(Modeling code records)
## Begin

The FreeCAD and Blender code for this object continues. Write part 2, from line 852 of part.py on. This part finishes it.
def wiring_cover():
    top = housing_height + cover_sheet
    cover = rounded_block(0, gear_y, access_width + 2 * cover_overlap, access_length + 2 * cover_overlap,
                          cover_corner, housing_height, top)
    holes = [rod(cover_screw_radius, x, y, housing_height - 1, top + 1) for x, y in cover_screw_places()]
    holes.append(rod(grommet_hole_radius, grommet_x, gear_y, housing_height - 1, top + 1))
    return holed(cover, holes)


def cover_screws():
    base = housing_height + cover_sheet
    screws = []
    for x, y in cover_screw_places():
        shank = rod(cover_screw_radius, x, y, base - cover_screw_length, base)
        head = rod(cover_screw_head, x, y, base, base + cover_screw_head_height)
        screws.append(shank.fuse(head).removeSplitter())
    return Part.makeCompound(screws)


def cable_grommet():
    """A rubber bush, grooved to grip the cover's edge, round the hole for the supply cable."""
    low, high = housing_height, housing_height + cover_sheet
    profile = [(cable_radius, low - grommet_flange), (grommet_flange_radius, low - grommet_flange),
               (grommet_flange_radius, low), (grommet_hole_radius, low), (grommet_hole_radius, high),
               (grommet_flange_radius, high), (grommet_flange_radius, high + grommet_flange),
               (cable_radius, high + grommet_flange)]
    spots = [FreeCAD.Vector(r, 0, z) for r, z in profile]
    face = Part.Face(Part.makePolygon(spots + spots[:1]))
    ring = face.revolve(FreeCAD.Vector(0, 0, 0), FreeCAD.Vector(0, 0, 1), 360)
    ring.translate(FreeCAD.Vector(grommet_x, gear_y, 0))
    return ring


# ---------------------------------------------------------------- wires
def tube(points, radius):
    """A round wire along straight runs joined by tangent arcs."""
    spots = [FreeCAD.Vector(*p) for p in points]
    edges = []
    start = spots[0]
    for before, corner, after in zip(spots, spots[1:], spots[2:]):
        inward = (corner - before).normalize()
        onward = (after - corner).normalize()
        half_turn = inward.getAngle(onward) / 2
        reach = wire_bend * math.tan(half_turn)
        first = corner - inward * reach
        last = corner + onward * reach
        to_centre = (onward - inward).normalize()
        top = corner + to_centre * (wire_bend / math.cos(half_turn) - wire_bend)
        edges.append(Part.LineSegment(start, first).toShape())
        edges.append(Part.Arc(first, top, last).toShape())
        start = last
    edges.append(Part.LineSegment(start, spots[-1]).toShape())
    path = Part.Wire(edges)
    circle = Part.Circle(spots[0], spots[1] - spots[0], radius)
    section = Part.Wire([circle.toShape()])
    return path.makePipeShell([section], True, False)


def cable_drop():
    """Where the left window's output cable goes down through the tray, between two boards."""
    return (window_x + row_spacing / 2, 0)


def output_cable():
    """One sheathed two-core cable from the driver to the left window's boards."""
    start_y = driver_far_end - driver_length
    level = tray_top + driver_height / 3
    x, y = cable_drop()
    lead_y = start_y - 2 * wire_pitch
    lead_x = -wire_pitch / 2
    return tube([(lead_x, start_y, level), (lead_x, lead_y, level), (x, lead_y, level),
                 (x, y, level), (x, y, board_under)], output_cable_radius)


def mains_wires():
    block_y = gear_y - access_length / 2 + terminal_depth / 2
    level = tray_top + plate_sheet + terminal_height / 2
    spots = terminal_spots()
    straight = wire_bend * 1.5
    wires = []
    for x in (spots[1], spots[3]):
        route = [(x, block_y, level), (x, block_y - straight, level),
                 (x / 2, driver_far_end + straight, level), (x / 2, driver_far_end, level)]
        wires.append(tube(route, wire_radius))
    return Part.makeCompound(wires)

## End
## Begin

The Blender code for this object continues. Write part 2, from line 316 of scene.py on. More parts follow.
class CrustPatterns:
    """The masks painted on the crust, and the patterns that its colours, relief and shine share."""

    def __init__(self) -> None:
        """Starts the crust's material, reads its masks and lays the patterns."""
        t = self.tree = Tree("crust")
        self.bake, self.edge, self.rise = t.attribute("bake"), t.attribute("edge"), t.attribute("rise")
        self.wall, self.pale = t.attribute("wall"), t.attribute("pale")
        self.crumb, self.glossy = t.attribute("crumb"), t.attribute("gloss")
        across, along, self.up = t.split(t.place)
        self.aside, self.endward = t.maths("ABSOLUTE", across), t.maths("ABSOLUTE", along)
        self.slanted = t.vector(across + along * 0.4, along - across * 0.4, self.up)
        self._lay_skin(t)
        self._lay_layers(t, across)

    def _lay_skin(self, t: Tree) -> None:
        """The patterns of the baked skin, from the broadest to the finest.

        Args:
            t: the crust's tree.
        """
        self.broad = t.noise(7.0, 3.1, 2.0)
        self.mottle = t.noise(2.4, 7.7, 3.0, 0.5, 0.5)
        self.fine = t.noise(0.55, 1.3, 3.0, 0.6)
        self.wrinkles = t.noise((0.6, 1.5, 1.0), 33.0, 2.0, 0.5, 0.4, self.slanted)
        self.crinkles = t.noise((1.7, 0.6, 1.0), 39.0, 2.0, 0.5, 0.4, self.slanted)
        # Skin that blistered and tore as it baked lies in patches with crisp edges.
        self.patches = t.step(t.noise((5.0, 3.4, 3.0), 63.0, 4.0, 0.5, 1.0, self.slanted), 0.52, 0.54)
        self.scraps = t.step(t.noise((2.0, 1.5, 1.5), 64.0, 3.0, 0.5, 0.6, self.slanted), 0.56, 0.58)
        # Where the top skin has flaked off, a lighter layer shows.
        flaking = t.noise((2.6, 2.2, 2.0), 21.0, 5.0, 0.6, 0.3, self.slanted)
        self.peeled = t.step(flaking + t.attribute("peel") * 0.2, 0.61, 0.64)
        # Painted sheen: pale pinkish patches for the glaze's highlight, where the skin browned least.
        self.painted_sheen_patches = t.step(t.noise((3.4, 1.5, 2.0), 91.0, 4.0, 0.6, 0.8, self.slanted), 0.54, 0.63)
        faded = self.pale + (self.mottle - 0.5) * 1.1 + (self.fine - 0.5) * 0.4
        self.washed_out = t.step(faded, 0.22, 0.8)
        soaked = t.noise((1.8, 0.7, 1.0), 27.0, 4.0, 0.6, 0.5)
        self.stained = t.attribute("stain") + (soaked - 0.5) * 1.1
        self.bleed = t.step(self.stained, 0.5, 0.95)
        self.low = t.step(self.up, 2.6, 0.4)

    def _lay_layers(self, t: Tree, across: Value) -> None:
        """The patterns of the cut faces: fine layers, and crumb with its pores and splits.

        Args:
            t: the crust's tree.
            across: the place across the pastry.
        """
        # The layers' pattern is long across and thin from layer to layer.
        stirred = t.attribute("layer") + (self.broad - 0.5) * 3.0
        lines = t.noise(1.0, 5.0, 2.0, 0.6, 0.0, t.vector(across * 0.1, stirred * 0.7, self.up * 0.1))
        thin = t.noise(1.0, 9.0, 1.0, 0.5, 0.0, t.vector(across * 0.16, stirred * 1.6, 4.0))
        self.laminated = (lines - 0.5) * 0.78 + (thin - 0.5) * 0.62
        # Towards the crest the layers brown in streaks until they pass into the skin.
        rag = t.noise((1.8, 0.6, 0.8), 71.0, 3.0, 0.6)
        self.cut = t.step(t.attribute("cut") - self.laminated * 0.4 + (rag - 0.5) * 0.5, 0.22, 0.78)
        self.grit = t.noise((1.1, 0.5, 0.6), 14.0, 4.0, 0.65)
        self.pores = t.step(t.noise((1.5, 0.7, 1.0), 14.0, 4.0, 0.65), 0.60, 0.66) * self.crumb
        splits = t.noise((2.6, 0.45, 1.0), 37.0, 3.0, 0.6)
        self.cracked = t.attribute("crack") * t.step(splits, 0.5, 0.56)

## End

> STATED EXERCISE
Your task is to repeat the lines from the one containing "The Blender code" to the one containing "to the finest.", both lines included. Leave out every other line.

> EXERCISE RESULT
The Blender code for this object continues. Write part 2, from line 316 of scene.py on. More parts follow.
class CrustPatterns:
    """The masks painted on the crust, and the patterns that its colours, relief and shine share."""

    def __init__(self) -> None:
        """Starts the crust's material, reads its masks and lays the patterns."""
        t = self.tree = Tree("crust")
        self.bake, self.edge, self.rise = t.attribute("bake"), t.attribute("edge"), t.attribute("rise")
        self.wall, self.pale = t.attribute("wall"), t.attribute("pale")
        self.crumb, self.glossy = t.attribute("crumb"), t.attribute("gloss")
        across, along, self.up = t.split(t.place)
        self.aside, self.endward = t.maths("ABSOLUTE", across), t.maths("ABSOLUTE", along)
        self.slanted = t.vector(across + along * 0.4, along - across * 0.4, self.up)
        self._lay_skin(t)
        self._lay_layers(t, across)

    def _lay_skin(self, t: Tree) -> None:
        """The patterns of the baked skin, from the broadest to the finest.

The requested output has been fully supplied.